Distributed acoustic conversation shielding is the subject of a new patent by MIT Media Lab researchers. The device is designed to protect the privacy of spontaneous workplace conversations with sound from distributed loudspeakers. The units could be disguised as power strips.


(Conversation shielding 'power strip' [pdf])

This usage scenario is taken from the earlier paper Distributed Acoustic Conversation Shielding: An Application of a Smart Transducer Network by Yasuhiro Ono*, Joshua Lifton, Mark Feldmeier, Joseph A. Paradiso.

An office worker happened to meet one of his colleagues, a team member of a project, in the open space of their office area, and they started to chat about their project. He noticed that the content of the conversation was getting rather confidential to people outside their team. He pushes a button on his mobile device to trigger the acoustic conversation shielding application, at which point, various speakers surrounding them start to emit a masking sound to prevent others from overhearing the conversation. When the conversation is over, he pushes the button again to stop the masking.

Here's a prototype version of a conversation shielding wearable controller.


(Conversation shielding wearable controller [pdf])

They actually tested this idea with a network of 12 units, about two meters apart, with some success. The masking sounds decreased the signal-to-noise ratio by 5-10 dB at each location.

Science fiction readers (and television watchers) find this idea familiar. Most of us recall the cone of silence made famous in the Sixties television show Get Smart. Take a look at this commercial which shows the cone of silence in use.


(Cone of silence in Get Smart)

Perhaps more specifically, Frank Herbert used the term and the basic idea and the term cone of silence in his 1958 short story Cease Fire.

SF readers also recall the Fenton silencer from Arthur C. Clarke's 1957 story Silence Please.

It consisted of a microphone, a special amplifier and a pair of loud speakers.
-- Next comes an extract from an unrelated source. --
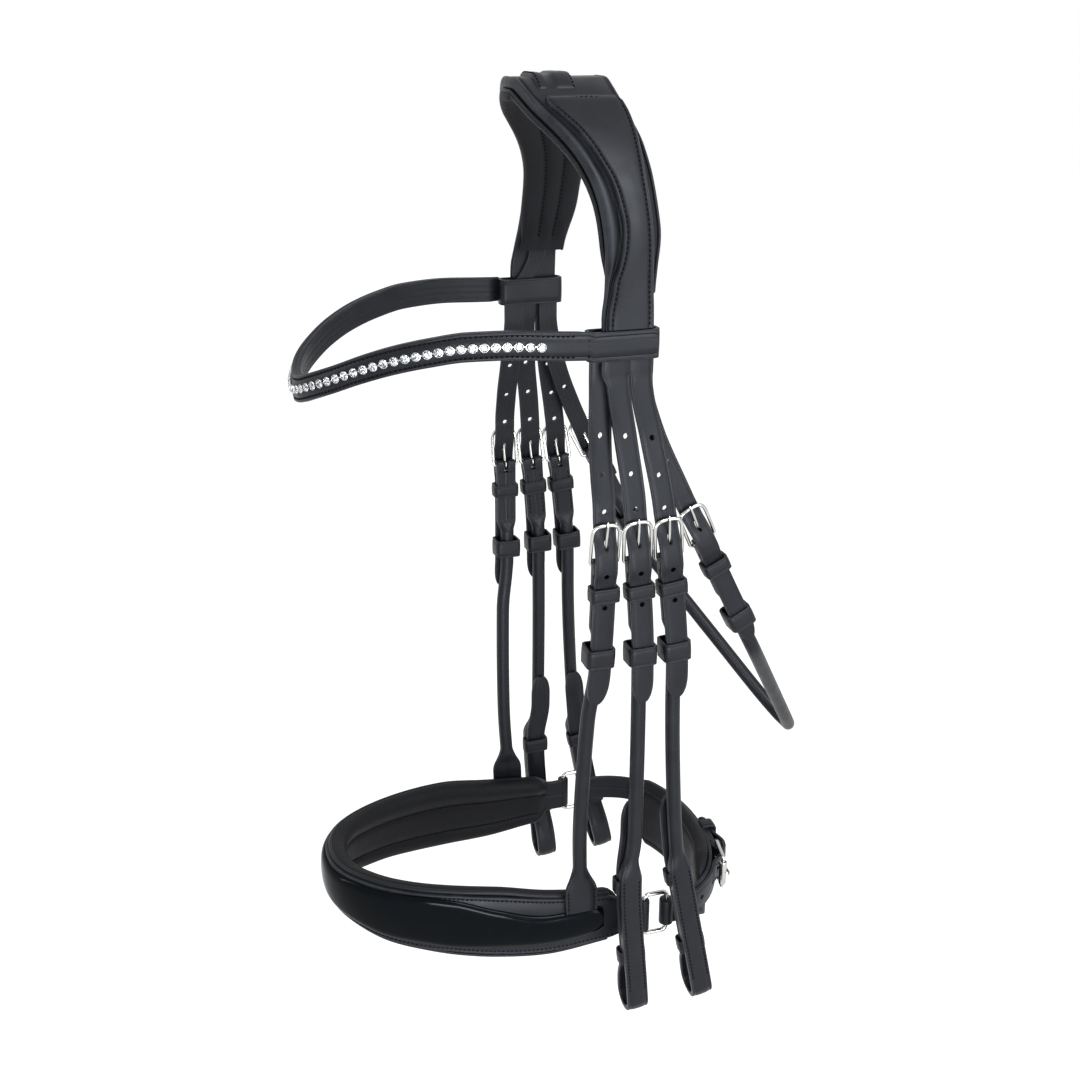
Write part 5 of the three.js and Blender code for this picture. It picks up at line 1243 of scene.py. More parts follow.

Any sound that happened to be about was picked up by the mike, amplified and inverted so it was exactly out of phase with the original noise. Then it was pumped out of the speakers, the original wave and the new one cancelled out, and the net result was silence.
(Read more about Clarke's Fenton silencer)

A year earlier, Robert Heinlein wrote about a hush corner in his 1956 novel Double Star.

Sometimes such facilities in public places like hotels are not all that they might be; the sound waves fail to cancel out completely. But the Eisenhower is a luxury house and in this case, at least, the equipment worked perfectly; I could see their lips move but I could hear no sound.

As far as I know, the earliest use of the cone of silence term and idea occurred in a 1955 episode of Science Fiction Theatre entitled "Barrier of Silence."

From Distributed Acoustic Conversation Shielding: An Application of a Smart Transducer Network [pdf] and Distributed Acoustic Conversation Shielding System [patent application]; via New Scientist.

Scroll down for more stories in the same category. (Story submitted 5/10/2009)

Follow this kind of news @Technovelgy.

| Email | RSS | Blog It | Stumble | del.icio.us | Digg | Reddit |

Would you like to contribute a story tip? It's easy:
Get the URL of the story, and the related sf author, and add it here.

Comment/Join discussion (Back On) ( 1 )

Related News Stories - (" Engineering ")

Swiss HCPVT Giant Photovoltaic 'Flower'
'...leaning against one of the slender stalks of a sunshade-photocell collector.'- David Brin, 1990.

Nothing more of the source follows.